The problems with this story arise from the use of some horrendous special effects, with this easily being the worst looking segment of the bunch. From an audio stand point, there are strange quirks, like cars in the background of dialogue sections being way too loud, which makes you wonder if this was a choice made to remove any awkward silence, or if cars were genuinely driving by when shooting and the sounds were never removed. Visually, its reminiscent of an old monster of the week show, something like Buffy the Vampire Slayer. But its never a good sign when something produced in 2019 can be visually compared to a 90s tv show. In the current day there are films shot on iPhones, which look far more professionally produced. Which makes you wonder how this even happened.
Next up we’ve got “Change of Face”, which focuses on a facially disfigured woman who stalks people at night, stealing their faces to add to her collection with the implication that she uses these in her routine as a stripper under the name “MYSTERY GIRL”. Carried over from the first story are some sketchy effects, with the face removal looking more like someone removing a slice of ham from their face rather than skin.
Unfortunately, story wise there’s not really much beyond this. There’s a subplot about the police chasing after her, but this never really comes to any conclusion; such open-endedness maybe works in a comic strip, but on film creates confusion more than anything else.
The main attraction to this story is, of course, the stripping scenes. Change of Face features an EXTENDED stripping dance sequence which takes up far too much room. You can tell this is where a decent section of the money went as its easily the best-looking part of the film so far. It’s here that Danzig’s score becomes more apparent; the soundtrack is great, which is something you’d completely expect from a musician making his own film. This also of course gives you something to listen to while much of the screen is taken up by huge fake breasts.
Closing off our journey, we have “Drunkija Contessa of Blood”, and despite having the coolest name, it’s probably the weakest story of the bunch. Set in the medieval period, it follows Drunkija, who is abducting peasants from a nearby village to bathe in their virgin blood in an effort to maintain an everlasting youth. And that’s pretty much it.
Huge portions of the story are dedicated to total pulp-fest – the glorification of this woman covering herself, naked of course, in pools of blood. This happens in what seems to be the only portion of the film with original sets, which, while still bearing signs of poor quality, don’t look as bad as the other stories, and is at least for the most part consistent in its visuals (ignoring one glaring issue with a greenscreen so horrific, the effect breaks, and you can see the green through her cape).

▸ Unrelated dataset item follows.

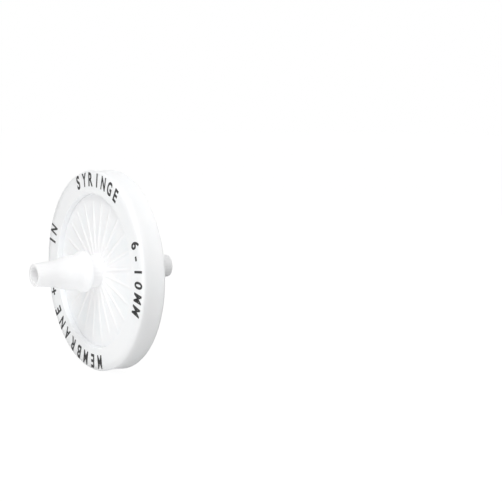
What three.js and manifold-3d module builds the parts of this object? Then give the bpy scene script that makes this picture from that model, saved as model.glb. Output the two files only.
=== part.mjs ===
// In-line disc filter with a stepped hose barb on each side, in millimetres, +Z up.
//
// Two moulded shells clamp a membrane between two support discs, and a moulded band wraps the
// shells' edges. The flow axis is Y: fluid comes in through the barb on -Y and leaves through
// the barb on +Y. The origin is the centre of the membrane.

import * as THREE from "three";
import { mergeVertices } from "three/addons/utils/BufferGeometryUtils.js";
import Module from "manifold-3d";

// ---- Driving dimensions ----

// Thicknesses along the flow axis, counted from the membrane outwards.
const MEMBRANE_THICKNESS = 0.2;
const SUPPORT_THICKNESS = 0.3;
const PLENUM_DEPTH = 0.65; // open space between a support disc and the shell's wall
const SHELL_WALL = 1.0;
const LIP_DEPTH = 1.7; // how far the band's lip stands proud of the shell's face

// Widths across the disc, counted from the membrane's edge outwards.
const MEMBRANE_DIAMETER = 50.0;
const FIT_CLEARANCE = 0.3; // radial gap around the membrane stack and around the shells
const WELD_WIDTH = 2.7; // where the two shells meet face to face
const BAND_WALL = 2.7;
const SEAT_WIDTH = 2.0; // ring of each shell that clamps the membrane stack
const FACE_WIDTH = 7.1; // from the band's outer wall in to its lip, on each face

// Rounding of the band.
const BAND_CORNER = 0.7;
const BAND_WAIST = 0.2; // how far the middle of the band's outer wall sinks in
const LIP_DRAFT = 0.3; // how far the lip's inner wall leans over its height

// Stepped hose barb, counted from the shell's face out to the tip.
const BORE_DIAMETER = 5.0;
const NECK_RADIUS = 4.9;
const NECK_LENGTH = 4.25;
const NECK_FILLET = 0.8;
const SHOULDER_LENGTH = 0.3;
const COLLAR_RADIUS = 6.4;
const COLLAR_LENGTH = 1.0;
const COLLAR_CONE_LENGTH = 1.6;
const STEP_BASE_RADIUS = 5.4;
const STEP_LENGTH = 3.8;
const STEP_RADIUS = 5.1;
const STEP_CONE_LENGTH = 4.0;
const TUBE_BASE_RADIUS = 4.0;
const TUBE_LENGTH = 6.3;
const TIP_RADIUS = 3.5;
const TIP_ROUNDING = 0.3;

// Radial ribs on each shell's outer face.
const FACE_RIB_COUNT = 24;
const FACE_RIB_WIDTH = 0.7;
const FACE_RIB_ROOT_HEIGHT = 0.5;
const FACE_RIB_END_HEIGHT = 0.12;
const FACE_RIB_END_GAP = 1.7; // from the rib's outer end to the band's lip

// Radial ribs in each plenum, which the support disc rests on.
const PLENUM_RIB_COUNT = 12;
const PLENUM_RIB_WIDTH = 0.9;
const PLENUM_RIB_BORE_GAP = 1.5;
const PLENUM_RIB_SEAT_GAP = 1.5;

// A rib runs this far into the wall that it grows from.
const RIB_ROOT_DEPTH = 0.4;

// Facets around a full turn and in a quarter round.
const TURN_FACETS = 48;
const CORNER_FACETS = 3;
const WAIST_FACETS = 6;

// Vertices nearer than this are one vertex.
const MERGE_TOLERANCE = 1e-5;

// ---- Sizes that follow ----

const membraneRadius = MEMBRANE_DIAMETER / 2;
const pocketRadius = membraneRadius + FIT_CLEARANCE;
const shellRadius = pocketRadius + WELD_WIDTH;
const channelRadius = shellRadius + FIT_CLEARANCE;
const rimRadius = channelRadius + BAND_WALL;
const lipRadius = rimRadius - FACE_WIDTH;
const lipFootRadius = lipRadius - LIP_DRAFT;
const plenumRadius = membraneRadius - SEAT_WIDTH;
const boreRadius = BORE_DIAMETER / 2;

const seatHeight = MEMBRANE_THICKNESS / 2 + SUPPORT_THICKNESS;
const ceilingHeight = seatHeight + PLENUM_DEPTH;
const faceHeight = ceilingHeight + SHELL_WALL;
const rimHeight = faceHeight + LIP_DEPTH;

const neckEnd = faceHeight + NECK_LENGTH;
const collarStart = neckEnd + SHOULDER_LENGTH;
const collarEnd = collarStart + COLLAR_LENGTH;
const stepStart = collarEnd + COLLAR_CONE_LENGTH;
const stepEnd = stepStart + STEP_LENGTH;
const tubeStart = stepEnd + STEP_CONE_LENGTH;
const tipHeight = tubeStart + TUBE_LENGTH;

// ---- Outline and solid helpers ----

/** A point of a turned outline: its distance from the flow axis and its height along it. */
function at(radius, height) {
  return new THREE.Vector2(radius, height);
}

/** Points of a circular arc, both ends included, with its angles in degrees. */
function arc(centre, radius, fromDegrees, toDegrees, facets) {
  const points = [];
  for (let i = 0; i <= facets; i += 1) {
    const angle = THREE.MathUtils.degToRad(fromDegrees + ((toDegrees - fromDegrees) * i) / facets);
    points.push(at(centre.x + radius * Math.cos(angle), centre.y + radius * Math.sin(angle)));
  }
  return points;
}

/** Turns an outline about the flow axis; a ring's outline is closed on itself first. */
function turned(outline, isRing) {
  const points = isRing ? [...outline, outline[0].clone()] : outline;
  const lathe = new THREE.LatheGeometry(points, TURN_FACETS);
  lathe.deleteAttribute("normal");
  lathe.deleteAttribute("uv");
  return mergeVertices(lathe, MERGE_TOLERANCE);
}

const manifold = await Module();
manifold.setup();

/** Makes a solid for joining and cutting from a closed geometry. */
function toSolid(geometry) {
  const bare = geometry.clone();
  bare.deleteAttribute("normal");
  bare.deleteAttribute("uv");
  const merged = mergeVertices(bare, MERGE_TOLERANCE);
  const mesh = new manifold.Mesh({
    numProp: 3,
    vertProperties: new Float32Array(merged.attributes.position.array),
    triVerts: new Uint32Array(merged.index.array),
  });
  return new manifold.Manifold(mesh);
}

/** Turns a solid back into a geometry. */
function toGeometry(solid) {
  const mesh = solid.getMesh();
  const geometry = new THREE.BufferGeometry();
  geometry.setAttribute("position", new THREE.BufferAttribute(mesh.vertProperties, 3));
  geometry.setIndex(new THREE.BufferAttribute(mesh.triVerts, 1));
  return geometry;
}

/** A bar whose side view is the given outline, centred on the radial plane at an angle. */
function radialBar(sideView, width, angle) {
  const bar = new THREE.ExtrudeGeometry(new THREE.Shape(sideView), { depth: width, bevelEnabled: false });
  bar.translate(0, 0, -width / 2);
  bar.rotateY(angle);
  return toSolid(bar);
}

/** Adds a ring of equally spaced radial bars to a body, the first half a pitch from X. */
function withRadialBars(body, sideView, width, count) {
  const pitch = (2 * Math.PI) / count;
  let joined = body;
  for (let i = 0; i < count; i += 1) {
    joined = joined.add(radialBar(sideView, width, (i + 0.5) * pitch));
  }
  return joined;
}

// ---- Outlines of the turned bodies ----

/** The barb's outer outline from the shell's face to the tip. */
function barbOutline() {
  const filletCentre = at(NECK_RADIUS + NECK_FILLET, faceHeight + NECK_FILLET);
  const tipCentre = at(TIP_RADIUS - TIP_ROUNDING, tipHeight - TIP_ROUNDING);
  return [
    ...arc(filletCentre, NECK_FILLET, 270, 180, CORNER_FACETS),
    at(NECK_RADIUS, neckEnd),
    at(COLLAR_RADIUS, collarStart),
    at(COLLAR_RADIUS, collarEnd),
    at(STEP_BASE_RADIUS, stepStart),
    at(STEP_RADIUS, stepEnd),
    at(TUBE_BASE_RADIUS, tubeStart),
    ...arc(tipCentre, TIP_ROUNDING, 0, 90, CORNER_FACETS),
  ];
}

/** One shell, drawn with its barb towards +Y and its weld face at height 0. */
function shellOutline() {
  return [
    at(pocketRadius, 0),
    at(shellRadius, 0),
    at(shellRadius, faceHeight),
    ...barbOutline(),
    at(boreRadius, tipHeight),
    at(boreRadius, ceilingHeight),
    at(plenumRadius, ceilingHeight),
    at(plenumRadius, seatHeight),
    at(pocketRadius, seatHeight),
  ];
}

/** The band: a channel around the shells' edges, with a lip on each face. */
function bandOutline() {
  const cornerRadius = rimRadius - BAND_CORNER;
  const cornerHeight = rimHeight - BAND_CORNER;
  const waist = [];
  for (let i = 1; i < WAIST_FACETS; i += 1) {
    const along = (2 * i) / WAIST_FACETS - 1;
    waist.push(at(rimRadius - BAND_WAIST * (1 - along * along), along * cornerHeight));
  }
  return [
    at(lipFootRadius, -faceHeight),
    at(lipRadius, -rimHeight),
    ...arc(at(cornerRadius, -cornerHeight), BAND_CORNER, -90, 0, CORNER_FACETS),
    ...waist,
    ...arc(at(cornerRadius, cornerHeight), BAND_CORNER, 0, 90, CORNER_FACETS),
    at(lipRadius, rimHeight),
    at(lipFootRadius, faceHeight),
    at(channelRadius, faceHeight),
    at(channelRadius, -faceHeight),
  ];
}

/** A flat disc between two heights. */
function discOutline(radius, low, high) {
  return [at(0, low), at(radius, low), at(radius, high), at(0, high)];
}

// ---- Bodies ----

/** One shell with its barb, its face ribs and its plenum ribs, barb towards +Y. */
function shellGeometry() {
  const faceRib = [
    at(NECK_RADIUS - RIB_ROOT_DEPTH, faceHeight - RIB_ROOT_DEPTH),
    at(lipFootRadius - FACE_RIB_END_GAP, faceHeight - RIB_ROOT_DEPTH),
    at(lipFootRadius - FACE_RIB_END_GAP, faceHeight + FACE_RIB_END_HEIGHT),
    at(NECK_RADIUS - RIB_ROOT_DEPTH, faceHeight + FACE_RIB_ROOT_HEIGHT),
  ];
  const plenumRib = [
    at(boreRadius + PLENUM_RIB_BORE_GAP, seatHeight),
    at(plenumRadius - PLENUM_RIB_SEAT_GAP, seatHeight),
    at(plenumRadius - PLENUM_RIB_SEAT_GAP, ceilingHeight + RIB_ROOT_DEPTH),
    at(boreRadius + PLENUM_RIB_BORE_GAP, ceilingHeight + RIB_ROOT_DEPTH),
  ];
  const body = toSolid(turned(shellOutline(), true));
  const faced = withRadialBars(body, faceRib, FACE_RIB_WIDTH, FACE_RIB_COUNT);
  return toGeometry(withRadialBars(faced, plenumRib, PLENUM_RIB_WIDTH, PLENUM_RIB_COUNT));
}

/** The same moulding turned half way round Z, so that its barb points towards -Y. */
function facingInlet(geometry) {
  return geometry.clone().applyMatrix4(new THREE.Matrix4().makeScale(-1, -1, 1));
}

// ---- Materials ----

const shellPlastic = new THREE.MeshStandardMaterial({ color: "#e9eef0", roughness: 0.38, metalness: 0 });
const bandPlastic = new THREE.MeshStandardMaterial({ color: "#f4f6f6", roughness: 0.32, metalness: 0 });
const membraneFilm = new THREE.MeshStandardMaterial({ color: "#fbfbf9", roughness: 0.8, metalness: 0 });
const supportFelt = new THREE.MeshStandardMaterial({ color: "#f3f3ef", roughness: 0.9, metalness: 0 });

// ---- Assembly ----

const filter = new THREE.Group();

/** Adds one named piece to the filter. */
function addPiece(name, geometry, material) {
  const piece = new THREE.Mesh(geometry, material);
  piece.name = name;
  filter.add(piece);
}

const membraneFace = MEMBRANE_THICKNESS / 2;
const outletShell = shellGeometry();
const upstreamDisc = turned(discOutline(membraneRadius, -seatHeight, -membraneFace), false);
const membraneDisc = turned(discOutline(membraneRadius, -membraneFace, membraneFace), false);
const downstreamDisc = turned(discOutline(membraneRadius, membraneFace, seatHeight), false);

addPiece("inlet_shell", facingInlet(outletShell), shellPlastic);
addPiece("outlet_shell", outletShell, shellPlastic);
addPiece("rim_band", turned(bandOutline(), true), bandPlastic);
addPiece("upstream_support", upstreamDisc, supportFelt);
addPiece("membrane", membraneDisc, membraneFilm);
addPiece("downstream_support", downstreamDisc, supportFelt);

export default filter;
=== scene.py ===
"""Looks of an in-line disc filter: its mouldings, its print, its finishes and a plain studio.

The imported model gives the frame. Its flow axis is Y, with the inlet barb on -Y, and its origin is
the centre of the membrane. Sizes in this file are in millimetres unless a name says otherwise.
"""

import logging
import math
from dataclasses import dataclass, field
from enum import Enum
from typing import Any, Sequence

import bmesh
import bpy
from mathutils import Matrix, Vector


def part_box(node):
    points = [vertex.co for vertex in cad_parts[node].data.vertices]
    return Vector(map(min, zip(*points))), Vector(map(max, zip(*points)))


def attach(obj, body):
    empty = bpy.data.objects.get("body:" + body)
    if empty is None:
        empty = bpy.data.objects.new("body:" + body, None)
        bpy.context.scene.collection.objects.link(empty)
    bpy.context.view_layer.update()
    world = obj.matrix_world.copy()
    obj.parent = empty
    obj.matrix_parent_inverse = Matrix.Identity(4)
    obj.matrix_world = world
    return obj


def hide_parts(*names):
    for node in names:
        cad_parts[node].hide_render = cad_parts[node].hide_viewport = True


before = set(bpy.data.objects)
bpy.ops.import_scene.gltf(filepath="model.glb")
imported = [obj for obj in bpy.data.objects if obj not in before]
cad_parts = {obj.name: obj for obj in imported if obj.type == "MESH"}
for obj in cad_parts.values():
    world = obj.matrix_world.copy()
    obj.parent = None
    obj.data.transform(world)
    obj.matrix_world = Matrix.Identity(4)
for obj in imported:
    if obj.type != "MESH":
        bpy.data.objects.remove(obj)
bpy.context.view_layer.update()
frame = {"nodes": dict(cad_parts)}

MM = 0.001
FLOW_AXIS = (0.0, 1.0, 0.0)
ACROSS_FLOW = (1.0, 0.0, 1.0)
FULL_TURN = 2 * math.pi

Tree = bpy.types.NodeTree
Socket = bpy.types.NodeSocket

log = logging.getLogger("disc_filter")


class Side(Enum):
    """Which way along the flow axis a shell's barb points."""

    INLET = "inlet"
    OUTLET = "outlet"


class Slot(Enum):
    """Names of the material slots, which the log reports."""

    SHELL = "shell_plastic"
    BAND = "band_plastic"
    MEMBRANE = "membrane_film"
    SUPPORT = "support_felt"
    INK = "print_ink"


# ---- Sizes shared by the pieces ----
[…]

Ultimately, there’s so little happening here that it becomes apparent that all of these sections could have been music videos; their concepts are so shallow that there’s not really much to fill in the time with.
The movie has received a lot of negative attention – a lot of it deserved, some not. Its trailer even focuses on the potential future success of it as a midnight movie. Maybe this is to mitigate damage, or pretend that a campy final product was the plan all along, but it just doesn’t feel like a good sign. The negativity attached to it is due in part to the special effects being shockingly bad, most of the actors seeming very inexperienced, and the sets in a lot of places being crummy. But I got enjoyment out of Verotika. At its core there are some cool ideas, especially story wise, however never fully realised. I theorise this is due to mismanagement of money, and inexperience. Although having an estimated budget of $1,000,000, there are films with much lower budgets that have been pulled off more successfully than this, which is frustrating because you can see the good in what ultimately feels like an amateur production.
Recognising this leads me to believe that the suggestion often made to this being horror’s equivalent of “The Room” are overexaggerated. This is by no means to say it’s a great film, but unlike The Room there’s a clear vision within Danzig’s stories. There are cool ideas behind some of the stories which sadly aren’t fully realised, and if that’s a remnant of the comic source material or the product of bad adaptation, I’m not sure.
I feel as though if this film was made under the right circumstances it could have been amazing. What I can confidently say is that this is a textbook cult horror film, without a doubt. At the end of the day the statement “a visually low budget, horror film by Glenn Danzig” alone will mean something, and be appealing to a lot of people (myself included) and if it does mean something to you, that means you’ll already have some idea of what to expect. And in that case its 100% worth a watch, preferably drunk, and with some friends.